Tutti assolti dalle accuse di tradimento e attentato all'integrità dello Stato. Palmiro Togliatti inviò un telegram
ma con «la solidarietà affettuosa del partito, che dalle ingiuste condanne è uscito più grande e più forte per il consenso dei cittadini animati da spirito di democrazia e di amor di patria». L'appello voluto da ambedue le controparti, a Firenze nel 1954 confermò l'esclusione del tradimento e attentato all'integrità dello Stato, e le pene inflitte per i reati principali inasprendo quelle per i reati di sequestro di persona e saccheggio. Ma, a seguito di varie amnistie e condoni, nessuno degli imputati presenti finì in carcere.
Nel 1957 la Cassazione confermò le sentenze divenute quindi definitive e dispose un nuovo processo, che si tenne a Perugia nel 1959, per i reati di tradimento e attentato contro l'integrità dello Stato per tutti gli imputati più importanti. Ma nel frattempo fu promulgato un decreto presidenziale sui reati politici e pertanto in fase istruttoria fu eccepita l'estinzione del reato per sopraggiunta amnistia per tutti gli imputati, sancita con sentenza dell'11 marzo 1960.
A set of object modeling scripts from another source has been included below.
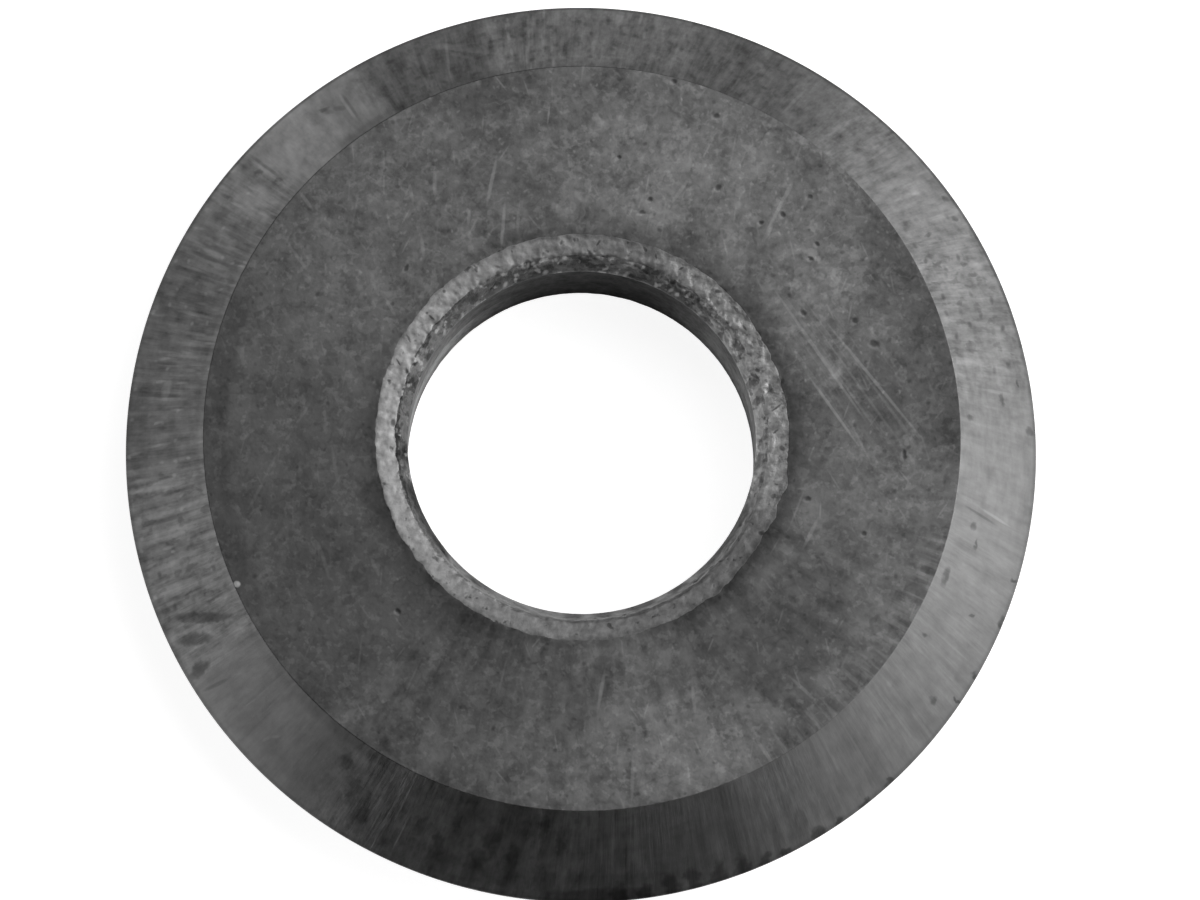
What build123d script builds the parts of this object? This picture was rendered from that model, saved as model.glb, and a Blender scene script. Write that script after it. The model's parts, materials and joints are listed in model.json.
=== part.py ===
from build123d import *
import os
from math import radians, sin, tan

# Scoring wheel of a manual tile cutter: one solid disc of sintered tungsten carbide.
# Two ground bevels meet at the rim, and the bore runs freely on the cutter's axle pin.
# Frame: origin at the middle of the bore, halfway between the faces, +Z along the axle.

# Overall sizes, in millimetres
outer_diameter = 16.0
thickness = 3.0
bore_diameter = 6.1

# Cutting edge: the angle between the two bevels in degrees, and the honed radius of its tip
edge_angle = 94.0
edge_radius = 0.05

# Bore mouth, alike on both faces: a shallow ring left by the pressing die, then a steep lead-in
ring_width = 0.36
ring_drop = 0.08
lead_in_width = 0.2
lead_in_drop = 0.42
mouth_radius = 0.12

outer_radius = outer_diameter / 2
bore_radius = bore_diameter / 2
half_thickness = thickness / 2
half_edge_angle = radians(edge_angle / 2)

# The bevels aim at a sharp point outside the rim, and the honed tip brings it back to the diameter
sharp_radius = outer_radius + edge_radius * (1 / sin(half_edge_angle) - 1)
face_radius = sharp_radius - half_thickness / tan(half_edge_angle)

# Where each step of the bore mouth ends, going outwards from the wall and down from the face
ring_inner_radius = bore_radius + lead_in_width
ring_outer_radius = ring_inner_radius + ring_width
ring_floor = half_thickness - ring_drop
half_land = ring_floor - lead_in_drop


with BuildPart() as cutter_wheel:
    with BuildSketch(Plane.XZ) as section:
        with BuildLine() as outline:
            Polyline(
                (bore_radius, half_land),
                (ring_inner_radius, ring_floor),
                (ring_outer_radius, half_thickness),
                (face_radius, half_thickness),
                (sharp_radius, 0),
            )
            mirror(about=Plane.XZ)
            Line((bore_radius, -half_land), (bore_radius, half_land))
        make_face()

        # Each lead-in runs into the bore wall in a soft curve, with no corner to chip
        land_ends = section.vertices().group_by(Axis.X)[0]
        fillet(land_ends, radius=mouth_radius)

        tip = section.vertices().sort_by(Axis.X)[-1]
        fillet(tip, radius=edge_radius)
    revolve(axis=Axis.Z)

cutter_wheel.part.label = "cutter_wheel"

os.makedirs("parts", exist_ok=True)
export_step(cutter_wheel.part, "parts/cutter_wheel.step")
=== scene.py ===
import json
from collections import namedtuple
from math import atan2, cos, degrees, exp, hypot, pi, radians, sin, tan

import bpy
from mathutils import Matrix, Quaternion, Vector, noise

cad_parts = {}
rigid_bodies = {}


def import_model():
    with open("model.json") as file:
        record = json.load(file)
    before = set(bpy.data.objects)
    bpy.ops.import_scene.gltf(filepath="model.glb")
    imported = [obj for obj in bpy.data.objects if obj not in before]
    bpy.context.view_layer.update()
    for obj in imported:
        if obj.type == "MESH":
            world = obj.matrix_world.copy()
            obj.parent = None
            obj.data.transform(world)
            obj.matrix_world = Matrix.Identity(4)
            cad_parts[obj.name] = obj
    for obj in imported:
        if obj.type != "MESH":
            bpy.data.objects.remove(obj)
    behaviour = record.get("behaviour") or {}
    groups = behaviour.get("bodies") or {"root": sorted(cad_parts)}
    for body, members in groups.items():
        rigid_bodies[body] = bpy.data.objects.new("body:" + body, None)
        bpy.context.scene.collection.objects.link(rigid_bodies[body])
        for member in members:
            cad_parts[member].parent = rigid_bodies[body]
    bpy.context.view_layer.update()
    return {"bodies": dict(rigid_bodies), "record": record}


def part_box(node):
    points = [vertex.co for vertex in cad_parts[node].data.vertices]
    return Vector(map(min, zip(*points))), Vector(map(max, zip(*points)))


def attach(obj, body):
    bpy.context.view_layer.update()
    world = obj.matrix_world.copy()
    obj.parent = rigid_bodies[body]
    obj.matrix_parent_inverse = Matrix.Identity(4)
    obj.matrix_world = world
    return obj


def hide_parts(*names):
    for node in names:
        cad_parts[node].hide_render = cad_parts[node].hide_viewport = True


# Scoring wheel of a manual tile cutter, lying on one side. It is one disc of sintered tungsten carbide.
# The bevels and faces are ground, and the mouths of the bore keep the rough skin of the sintered blank.
# Lengths are in metres, and in materials in millimetres. Angles round the wheel are in degrees from +X,
# anticlockwise seen from above.

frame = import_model()

mm = 0.001

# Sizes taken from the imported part
high_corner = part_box("cutter_wheel")[1]
rim_radius = high_corner.x
half_thickness = high_corner.z
mounts = {mount["name"]: mount for mount in frame["record"]["mounts"]}
bore_radius = mounts["axle_bore"]["dims"]["r_mm"] * mm

# The section's other sizes, as on the part: the bevels, the honed tip and the two steps of the bore mouth
edge_angle = radians(94.0)
edge_radius = 0.05 * mm
ring_width = 0.36 * mm
ring_drop = 0.08 * mm
lead_in_width = 0.2 * mm
lead_in_drop = 0.42 * mm
mouth_radius = 0.12 * mm

# How far the worn corner between the ring and the lead-in reaches along both
worn_reach = 0.06 * mm

ring_inner_radius = bore_radius + lead_in_width
ring_outer_radius = ring_inner_radius + ring_width
ring_floor = half_thickness - ring_drop
bevel_tilt = pi / 2 - edge_angle / 2
lead_in_tilt = atan2(lead_in_width, lead_in_drop)
sharp_radius = rim_radius + edge_radius * (1 / sin(edge_angle / 2) - 1)
face_radius = sharp_radius - half_thickness / tan(edge_angle / 2)
bevel_middle = (rim_radius + face_radius) / 2

# How finely the mesh is divided: steps round the wheel, and rings along each stretch of half its section
segments = 840
wall_rings = 8
blend_rings = 3
lead_in_rings = 11
worn_rings = 6
pressed_rings = 11
face_rings = 4
bevel_rings = 4
tip_rings = 4

# The narrow rings beside an edge, which keep its shading crisp
corner_gap = 0.012 * mm

# How far the skin of the blank rises and falls in each zone
wall_rough = 0.002 * mm
mouth_low_rough = 0.008 * mm
mouth_rough = 0.032 * mm
ring_rough = 0.016 * mm
ring_edge_rough = 0.004 * mm
grain_size = 0.16 * mm

# How far the pressed ring's two lines stray from their circles, and how far beside them the mesh follows.
# The outer line moves nothing that lies deeper than the ring's floor, but for a slack.
stray_depth = 0.03 * mm
outer_stray_reach = 0.25 * mm
inner_stray_reach = 0.15 * mm
floor_slack = 0.01 * mm


# Shape of the wheel

Station = namedtuple("Station", "radius height zone rough")


def shares(count):
    """Even steps from 0 to 1, the last one left out."""
    return [step / count for step in range(count)]


def straight(start, end, zone, count, rough_start=0.0, rough_end=0.0):
    """Rings of the mesh along a straight stretch of the section."""
    stations = []
    for share in shares(count):
        radius = start[0] + (end[0] - start[0]) * share
        height = start[1] + (end[1] - start[1]) * share
        rough = rough_start + (rough_end - rough_start) * share
        stations.append(Station(radius, height, zone, rough))
    return stations


def worn(start, corner, end, zone_start, zone_end, count):
    """Rings of the mesh round a corner that is worn soft, with a zone for each half."""
    stations = []
    for share in shares(count):
        before, middle, after = (1 - share) ** 2, 2 * share * (1 - share), share ** 2
        radius = before * start[0] + middle * corner[0] + after * end[0]
        height = before * start[1] + middle * corner[1] + after * end[1]
        zone = zone_start if share < 0.5 else zone_end
        rough = mouth_rough + (ring_rough - mouth_rough) * share
        stations.append(Station(radius, height, zone, rough))
    return stations


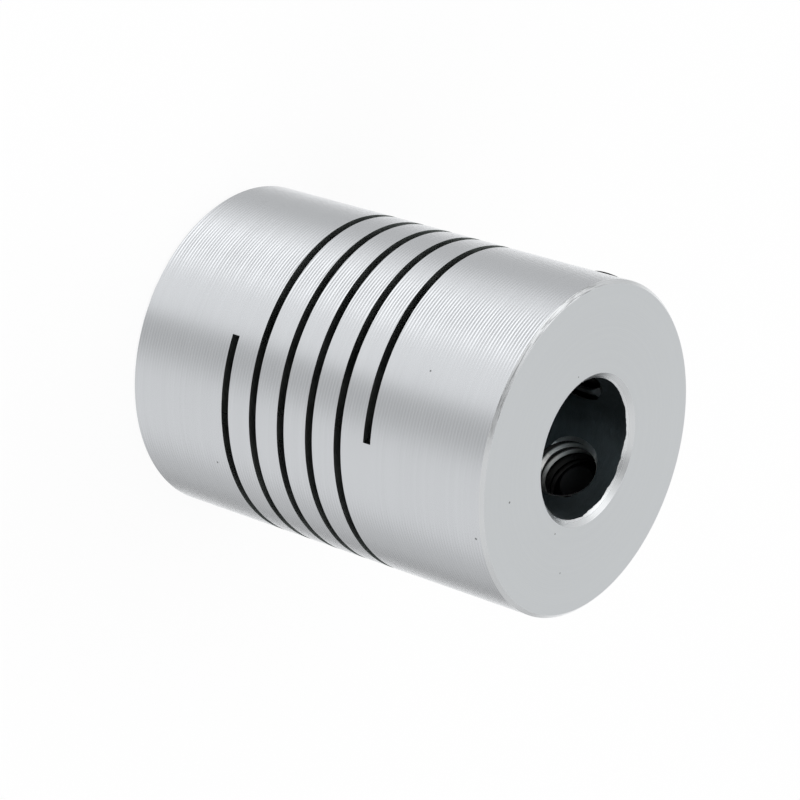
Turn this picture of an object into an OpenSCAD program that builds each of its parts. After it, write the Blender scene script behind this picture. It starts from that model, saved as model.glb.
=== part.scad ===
// Flexible shaft coupling of the helical beam kind, with four set screws.
// The origin is the centre of the lower end face, and the shafts' axis is Z.
// The upper bore takes the larger shaft and the lower bore the smaller one.

/* [Body] */
// Outer diameter of the body
body_d = 19; // [16:0.5:30]
// Length of the body along the shafts
body_len = 25; // [24:0.5:40]
// Chamfer on both outer edges
edge_chamfer = 0.2; // [0.1:0.05:0.8]

/* [Bores] */
// Diameter of the upper bore
upper_bore_d = 8; // [6:0.5:10]
// Depth of the upper bore, down to its shoulder
upper_bore_depth = 12.5; // [8:0.5:16]
// Diameter of the lower bore, which runs up to that shoulder
lower_bore_d = 5; // [3:0.5:5.5]
// Chamfer on the mouth of each bore
bore_chamfer = 0.35; // [0.1:0.05:0.8]

/* [Helical slit] */
// Width of the slit along the axis
slit_w = 0.5; // [0.3:0.05:0.8]
// Rise of the slit in one turn
slit_pitch = 2.03; // [1.6:0.01:2.3]
// Turns of slit to be seen on the outer surface
slit_turns = 5.06; // [3:0.01:5.5]
// Height of the middle of the slit above the middle of the body
slit_offset = -0.5; // [-0.8:0.1:0.8]
// Direction round the axis in which the lowest end of the slit lies
slit_start_angle = 198; // [0:1:359]
// How far the saw reaches past the wall of the lower bore
saw_overcut = 0.3; // [0.1:0.05:0.6]
// Diameter of the saw, which shapes the rising floor at each end of the slit
saw_d = 40; // [30:1:60]

/* [Set screws] */
// Nominal thread diameter of the set screws
screw_d = 4; // [3:0.5:4.5]
// Length of the set screws
screw_len = 4; // [3:0.5:5]
// Distance of each pair of screws from its own end face
screw_inset = 3.4; // [2.8:0.1:4]
// Radial clearance between a screw and its tapped hole
thread_clearance = 0.05; // [0.02:0.01:0.15]
// Countersink at the outer mouth of each tapped hole
mouth_chamfer = 0.2; // [0.1:0.05:0.4]
// Size across the flats of the hexagon socket
socket_flats = 2; // [1.3:0.1:2.2]
// Depth of the hexagon socket
socket_depth = 1.8; // [1:0.1:2.2]
// Chamfer at the socket end of a screw
head_chamfer = 0.15; // [0.1:0.05:0.6]
// Diameter of the ring that bites into the shaft at the cup point
cup_d = 2; // [1.2:0.1:2.4]
// How far the upper screw along Y stands out of the body
upper_y_proud = 0.15; // [0:0.05:0.6]

/* [Hidden] */
$fn = 96;

body_colour = [0.80, 0.82, 0.84];
screw_colour = [0.10, 0.10, 0.11];

body_r = body_d / 2;
upper_bore_r = upper_bore_d / 2;
lower_bore_r = lower_bore_d / 2;
shoulder_z = body_len - upper_bore_depth;

// The screws of a pair stand at right angles, one along X and one along Y
screw_r = screw_d / 2;
screw_angle_x = 0;
screw_angle_y = 90;
upper_screw_z = body_len - screw_inset;
lower_screw_z = screw_inset;
tapped_hole_r = screw_r + thread_clearance;

// The cup and the bottom of the socket are cones of this half angle
cone_half_angle = 60;
cup_depth = cup_d / 2 / tan(cone_half_angle);
socket_corner_r = socket_flats / 2 / cos(30);
socket_cone_depth = socket_flats / 2 / tan(cone_half_angle);
// The cutters run this far past the surfaces that they open
cut_past = 0.1;
// Outside the body, the slit's cutter ends this far past the surface
slit_cut_past = 1;

// The saw stands square to the axis and its rim passes the axis at the floor radius
saw_r = saw_d / 2;
slit_floor_r = lower_bore_r - saw_overcut;
saw_centre_r = slit_floor_r + saw_r;
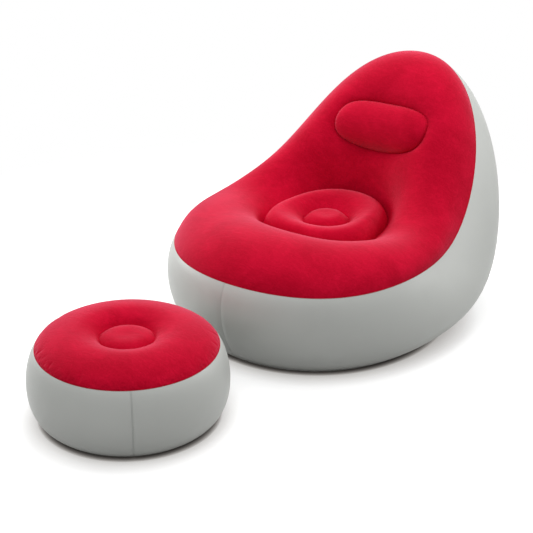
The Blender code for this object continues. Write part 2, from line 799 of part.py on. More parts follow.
def add_valve(prefix, matrix, group, cutters):
    """Air valve on a wall: welded body with a neck, a hinged cap with its plug, and a check flap"""
    frame = bpy.data.objects.new(prefix + "valve_frame", None)
    group.objects.link(frame)
    frame.matrix_world = matrix
    low = SEAT_GAP
    top = low + VALVE_FLANGE
    hinge_y = -(VALVE_FLANGE_RADIUS - CAP_HINGE_INSET)
    hinge_z = top + SEAT_GAP + CAP_HINGE_RADIUS
    body_profile = [(VALVE_BORE_RADIUS, top), (VALVE_FLANGE_RADIUS - VALVE_FLANGE / 2, top),
                    (VALVE_FLANGE_RADIUS, low + VALVE_FLANGE / 2), (VALVE_FLANGE_RADIUS, low),
                    (VALVE_NECK_RADIUS, low), (VALVE_NECK_RADIUS, -VALVE_NECK_DEPTH),
                    (VALVE_BORE_RADIUS, -VALVE_NECK_DEPTH)]
    body = add_turned(prefix + "valve_body", body_profile, VALVE_STEPS, group, VALVE, True)
    body.parent = frame
    cheek_height = 2 * CAP_HINGE_RADIUS + SEAT_GAP
    for side in (-1, 1):
        middle = side * (CAP_HINGE_HALF_LENGTH + SEAT_GAP + CHEEK_WIDTH / 2)
        cheek = bar(prefix + "hinge_cheek_" + ("right" if side > 0 else "left"),
                    (CHEEK_WIDTH, 2 * CAP_HINGE_RADIUS, cheek_height + VALVE_FLANGE / 2),
                    (middle, hinge_y, top + (cheek_height - VALVE_FLANGE / 2) / 2), cutters)
        cheek.parent = frame
        join_with(body, cheek)

    plug = VALVE_BORE_RADIUS - SEAT_GAP
    rise = top - hinge_z + SEAT_GAP
    cap_profile = [(0.0, rise + CAP_THICKNESS),
                   (CAP_RADIUS - CAP_THICKNESS / 2, rise + CAP_THICKNESS),
                   (CAP_RADIUS, rise + CAP_THICKNESS / 2), (CAP_RADIUS, rise), (plug, rise),
                   (plug - CAP_PLUG_TAPER, rise - CAP_PLUG_DEPTH), (0.0, rise - CAP_PLUG_DEPTH)]
    cap = add_turned(prefix + "valve_cap", cap_profile, VALVE_STEPS, group, VALVE)
    cap.parent = frame
    cap.location = (0.0, 0.0, hinge_z)
    tab_reach = -hinge_y - CAP_RADIUS + CAP_TAB_REACH
    tab = bar(prefix + "cap_tab", (2 * CAP_HINGE_HALF_LENGTH, tab_reach, CAP_THICKNESS),
              (0.0, hinge_y + tab_reach / 2, rise + CAP_THICKNESS / 2), cutters)
    tab.parent = frame
    tab.location = (0.0, 0.0, hinge_z)
    join_with(cap, tab)
    bpy.ops.mesh.primitive_cylinder_add(vertices=BARREL_STEPS, radius=CAP_HINGE_RADIUS,
                                        depth=2 * CAP_HINGE_HALF_LENGTH)
    barrel = as_guide(prefix + "cap_barrel", cutters)
    barrel.data.transform(Matrix.Rotation(math.pi / 2, 4, "Y"))
    barrel.parent = frame
    barrel.location = (0.0, hinge_y, hinge_z)
    join_with(cap, barrel)

    flap_top = -VALVE_NECK_DEPTH - SEAT_GAP
    flap_profile = [(0.0, flap_top), (FLAP_RADIUS, flap_top), (FLAP_RADIUS, flap_top - FLAP_THICKNESS),
                    (0.0, flap_top - FLAP_THICKNESS)]
    flap = add_turned(prefix + "valve_flap", flap_profile, VALVE_STEPS, group, INNER)
    flap.parent = frame


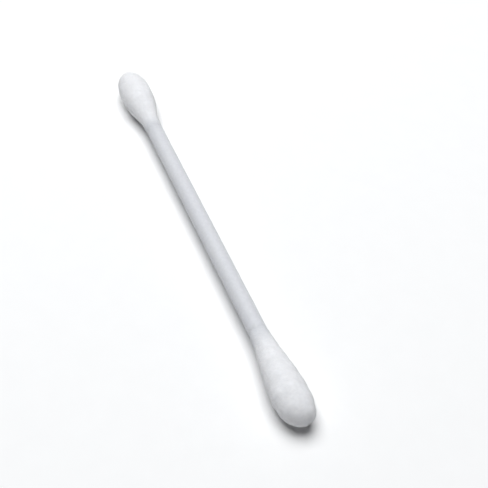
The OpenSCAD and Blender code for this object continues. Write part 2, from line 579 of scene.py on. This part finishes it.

La grazia e la pensione a Toffanin decorato come eroe in Jugoslavia
Mario Toffanin, decorato dalla Jugoslavia, andò a vivere in Cecoslovacchia e poi tornò in Slovenia nel 1991. Nel 1978 il presidente della Repubblica Sandro Partini gli aveva concesso la grazia. Continuò a percepire la pensione Inps di ex combattente fino alla sua morte, avvenuta nel 1999. Le sue vittime Francesco De Gregori e Guido Pasolini erano rispettivamente lo zio del cantautore, che fu battezzato nel 1951 col suo nome, e il fratello del poeta e regista Pierpaolo, che testimoniò al processo.